#### [Entries supplied]

################

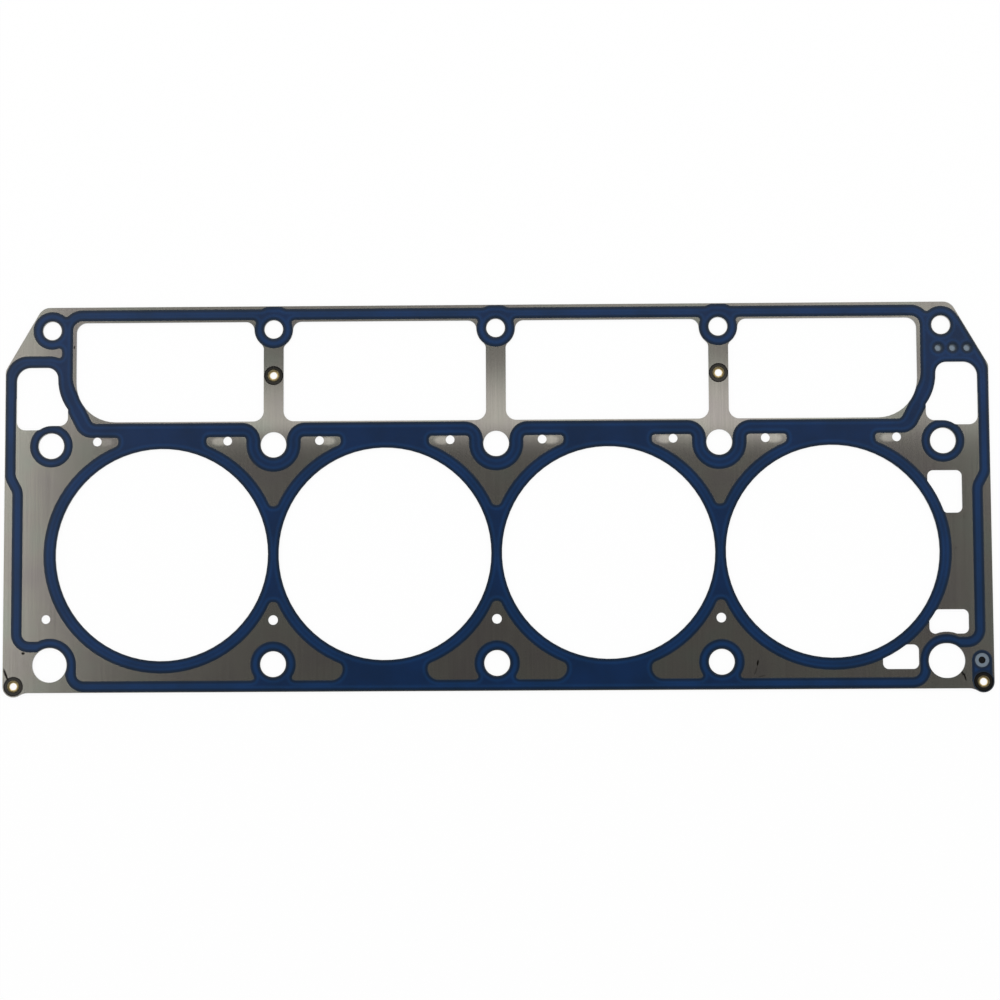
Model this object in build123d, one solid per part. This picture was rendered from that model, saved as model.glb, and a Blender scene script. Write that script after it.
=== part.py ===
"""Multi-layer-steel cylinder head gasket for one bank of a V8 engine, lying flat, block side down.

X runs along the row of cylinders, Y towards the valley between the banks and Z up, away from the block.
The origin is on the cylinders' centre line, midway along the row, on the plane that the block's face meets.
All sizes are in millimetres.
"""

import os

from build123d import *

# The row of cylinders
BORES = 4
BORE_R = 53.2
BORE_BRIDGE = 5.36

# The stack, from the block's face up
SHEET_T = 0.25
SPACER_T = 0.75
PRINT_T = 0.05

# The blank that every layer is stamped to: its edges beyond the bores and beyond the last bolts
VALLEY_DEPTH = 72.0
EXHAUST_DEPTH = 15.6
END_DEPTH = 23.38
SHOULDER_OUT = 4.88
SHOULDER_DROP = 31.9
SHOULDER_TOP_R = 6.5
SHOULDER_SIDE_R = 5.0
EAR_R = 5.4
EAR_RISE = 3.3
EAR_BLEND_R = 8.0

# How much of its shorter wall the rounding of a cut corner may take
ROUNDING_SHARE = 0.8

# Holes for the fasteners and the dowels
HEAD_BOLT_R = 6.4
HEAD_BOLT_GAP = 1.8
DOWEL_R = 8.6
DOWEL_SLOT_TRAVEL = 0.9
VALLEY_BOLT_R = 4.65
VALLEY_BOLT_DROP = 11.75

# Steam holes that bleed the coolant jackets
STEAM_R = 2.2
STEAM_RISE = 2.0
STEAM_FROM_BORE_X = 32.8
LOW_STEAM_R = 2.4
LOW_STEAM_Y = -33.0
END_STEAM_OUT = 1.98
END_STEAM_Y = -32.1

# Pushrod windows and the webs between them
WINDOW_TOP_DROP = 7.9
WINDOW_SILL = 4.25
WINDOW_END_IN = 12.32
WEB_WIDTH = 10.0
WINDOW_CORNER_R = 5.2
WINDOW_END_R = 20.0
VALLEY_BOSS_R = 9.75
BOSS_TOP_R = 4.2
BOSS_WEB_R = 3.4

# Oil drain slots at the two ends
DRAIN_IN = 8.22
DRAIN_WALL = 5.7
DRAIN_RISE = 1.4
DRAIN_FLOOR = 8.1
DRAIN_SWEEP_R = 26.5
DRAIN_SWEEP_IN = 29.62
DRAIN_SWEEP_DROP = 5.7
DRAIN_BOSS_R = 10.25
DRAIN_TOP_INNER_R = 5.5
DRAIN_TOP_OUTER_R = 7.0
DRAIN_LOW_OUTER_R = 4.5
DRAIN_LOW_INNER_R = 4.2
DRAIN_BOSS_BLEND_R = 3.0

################

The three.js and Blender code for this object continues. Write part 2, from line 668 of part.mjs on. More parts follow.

################

#### [What the exercise asks]
From the entries above, extract only the lines running from the one containing "Model this object" through the one containing "block side down.", inclusive.

#### [Response to this exercise]
Model this object in build123d, one solid per part. This picture was rendered from that model, saved as model.glb, and a Blender scene script. Write that script after it.
=== part.py ===
"""Multi-layer-steel cylinder head gasket for one bank of a V8 engine, lying flat, block side down.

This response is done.